The Washington Post

Missing uranium has been recovered, Libyan group says

- BY VICTORIA BISSET

Military forces in eastern Libya said Thursday that they recovered a stockpile of uranium declared missing this week by the Internatio­nal Atomic Energy Agency.

The barrels, containing roughly 2.5 tons of natural uranium, were found several miles from the warehouse where they were previously stored, the Libyan National Army said in a statement.

The group, which is led by renegade Libyan commander Khalifa Hifter, also released a video of a worker counting what it said were barrels of uranium in the desert in southern Libya.

The IAEA said that its inspectors discovered on Tuesday that 10 drums of natural uranium, in the form of uranium ore concentrat­e, were missing when they visited an unnamed site outside Libyan government control.

The drums “were not present as previously declared at a location in the state of Libya,” the Vienna-based agency said in an emailed statement Thursday.

That form of uranium “poses little radiation hazard, but it requires safe handling,” the agency said, but it added that the uranium could pose “a radiologic­al risk, as well as nuclear security concerns.”

An armed group from neighborin­g Chad may have raided the warehouse and taken the barrels hoping they might contain weapons or ammunition, said the head of the LNA’S media unit, Khaled Mahjoub, Reuters reported.

Libya has been rocked by instabilit­y since a 2011 uprising and subsequent NATO interventi­on led to the overthrow of the government of Moammar Gaddafi.
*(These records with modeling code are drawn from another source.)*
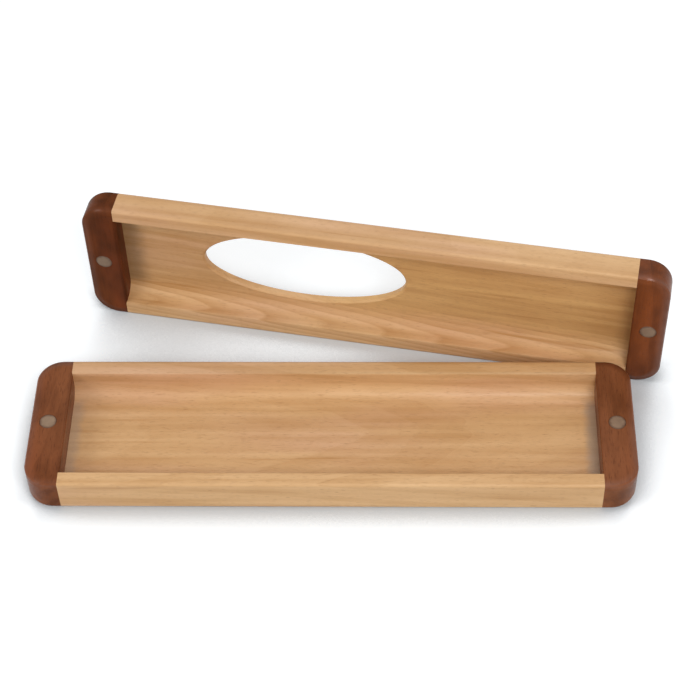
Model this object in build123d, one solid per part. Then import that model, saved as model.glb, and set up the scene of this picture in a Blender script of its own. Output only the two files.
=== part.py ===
"""A wooden pen case in two halves, held shut by four disc magnets.

The base lies flat with its hollow up. The lid has been lifted off and stands on one long side
behind the base, a little askew, with its hollow facing the front. Each half is a milled trough
of light wood between two solid end caps of dark wood, with a magnet let into each cap's rim.

Millimetres. X runs along the case, Y towards the back and Z up. The origin is the middle of
the base's underside.
"""
import os

from build123d import *

# Outside of the closed case, seen from above
case_length = 175.0
case_width = 45.5
corner_radius = 7.5

# Heights of the two halves, from the outer face to the rim where they meet
base_height = 12.5
lid_height = 9.5
edge_round = 3.2
rim_ease = 0.4

# Dark end caps, and the trough of light wood between them
cap_length = 10.0
wall_thickness = 4.6
cove_radius = 4.5
base_floor = 3.7
lid_panel = 2.8

# Oval window through the lid's panel
window_length = 62.0
window_width = 26.0
window_offset = -21.6
window_ease = 0.6

# Disc magnets, glued into blind pockets in the rims of the end caps
magnet_diameter = 5.0
magnet_thickness = 3.0
magnet_bevel = 0.1
magnet_clearance = 0.05
magnet_recess = 0.05

# Where the lid stands: how far to the right, how far askew, and the gap at its nearest corner
lid_shift = 11.0
lid_yaw = 9.8
lid_gap = 1.7

trough_length = case_length - 2 * cap_length
hollow_width = case_width - 2 * wall_thickness
cap_middle = (case_length - cap_length) / 2

# How a solid is placed on its origin
standing = (Align.CENTER, Align.CENTER, Align.MIN)
hanging = (Align.CENTER, Align.CENTER, Align.MAX)


def block(height):
    """The outside of one half as it comes off the router table, underside down."""
    outline = RectangleRounded(case_length, case_width, corner_radius)
    body = extrude(outline, amount=height)
    body = fillet(body.faces().sort_by(Axis.Z)[0].edges(), edge_round)
    return chamfer(body.faces().sort_by(Axis.Z)[-1].edges(), rim_ease)


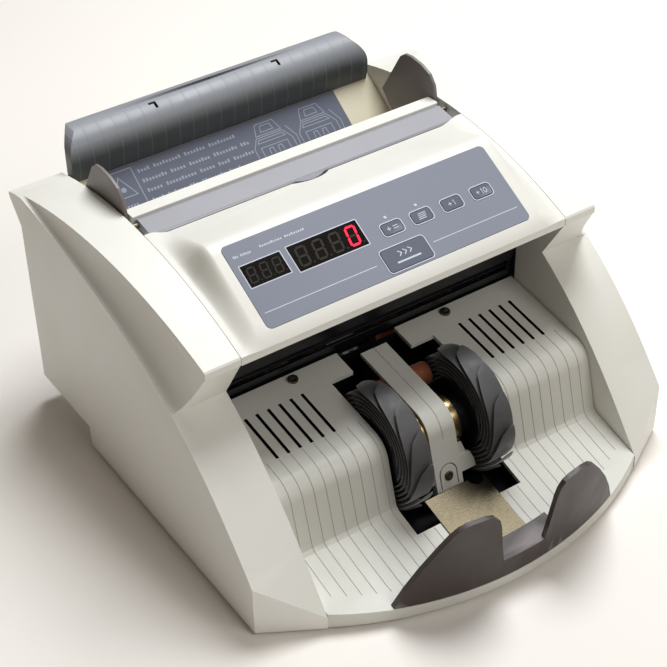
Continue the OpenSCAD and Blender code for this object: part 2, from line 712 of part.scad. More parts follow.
// One wheel: a core with trailing curved leaves, drawn as a single outline
hub_r = 21.3;                       // radius of the core that carries the leaves
boss_r = 11.6;
hub_disc_r = 14.8;
wheel_in_x = 20;                    // inner face of the leaves
hub_out_x = 13.4;                   // outer face of the brass disc
leaf_t = 1;
leaf_steps = 12;
function leaf_a(r) = -leaf_sweep * (r - hub_r) / (wheel_r - hub_r);
// Half of a leaf's thickness at radius r, as an angle
function leaf_half(r) = let (k = leaf_sweep * PI / 180 / (wheel_r - hub_r))
    leaf_t / 2 * (r > wheel_r - 1 ? 0.3 : 1) * sqrt(1 + pow(r * k, 2)) / r * 180 / PI;
function leaf_pt(i, k, side) = let (r = hub_r + (wheel_r - hub_r) * k / leaf_steps,
    a = i * 360 / leaf_n + leaf_a(r) + side * leaf_half(r)) [r * cos(a), r * sin(a)];
module stacker_wheel() {
    difference() {
        rod(stacker_at, boss_r, hub_out_x + 0.02, wheel_in_x + 0.1);
        rod(stacker_at, shaft_r, hub_out_x - 1, wheel_in_x + 1);
    }
    translate(concat(wheel_in_x, stacker_at)) rotate([90, 0, 90]) linear_extrude(wheel_w) difference() {
        polygon([for (i = [0 : leaf_n - 1]) each concat(
            [for (k = [0 : leaf_steps]) leaf_pt(i, k, -1)],
            [for (k = [leaf_steps : -1 : 0]) leaf_pt(i, k, 1)])]);
        circle(r = shaft_r);
    }
}
module right_stacker_wheel() color(rubber) stacker_wheel();
module left_stacker_wheel() color(rubber) mirror([1, 0, 0]) stacker_wheel();

module stacker_shaft() color(steel) rod(stacker_at, shaft_r, -frame_x - 5, pulley_x + pulley_w + 1);

module wheel_hubs() {
    color(brass) both_sides() difference() {
        rod(stacker_at, hub_disc_r, strap_half + 0.4, hub_out_x);
        rod(stacker_at, shaft_r, strap_half - 1, hub_out_x + 1);
    }
}

// A shaft's pulley outside the right frame plate
module pulley(at, r, x0) {
    difference() {
        union() {
            rod(at, r, x0, x0 + pulley_w);
            rod(at, r + 1.6, x0 - 0.8, x0);
            rod(at, r + 1.6, x0 + pulley_w, x0 + pulley_w + 0.8);
        }
        rod(at, shaft_r, x0 - 3, x0 + pulley_w + 3);
    }
}
second_x = pulley_x + pulley_w + 2.6;
stacker_pulley_r = 15;
transport_pulley_r = 8;
feed_pulley_r = 12;
pickup_pulley_r = 12;
motor_pulley_r = 8;

module stacker_pulley() color(dark_grey) pulley(stacker_at, stacker_pulley_r, pulley_x);
module transport_pulley() {
    color(dark_grey) {
        pulley(transport_at, transport_pulley_r, pulley_x);
        pulley(transport_at, transport_pulley_r, second_x);
    }
}
module feed_pulley() {
    color(dark_grey) {
        pulley(feed_at, feed_pulley_r, pulley_x);
        pulley(feed_at, feed_pulley_r, second_x);
    }
}
module pickup_pulley() color(dark_grey) pulley(pickup_at, pickup_pulley_r, pulley_x);
module motor_pulley() {
    color(steel) {
        pulley(motor_at, motor_pulley_r, second_x);
        rod(motor_at, shaft_r, frame_x - 3, second_x + pulley_w + 1);
    }
}

// ---------- shafts and rollers ----------

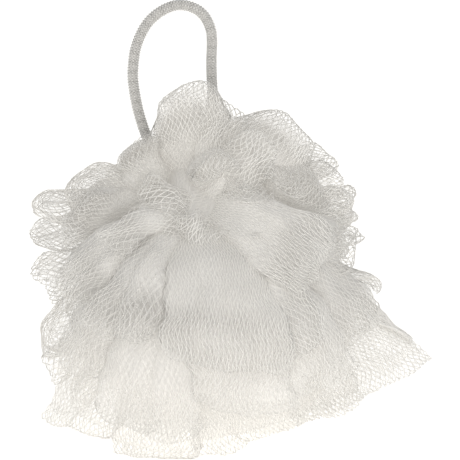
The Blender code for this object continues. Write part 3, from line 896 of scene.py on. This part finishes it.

The country has been split since 2014, with competing administra­tions in the east and west supported by various internatio­nal backers.

While natural uranium cannot immediatel­y be used for nuclear energy or weapons, with the right knowledge and resources each ton can be refined to 12 pounds of weapons-grade material over time, according to the Associated Press.

This isn’t the first case of missing radioactiv­e items: In February, officials in Western Australia recovered a tiny but dangerous radioactiv­e capsule after an urgent search lasting almost a week. More recently, the Texas Department of State Health Services said an industrial camera containing radioactiv­e material had gone missing — but it noted that the material is sealed and said the risk of exposure is “very low.”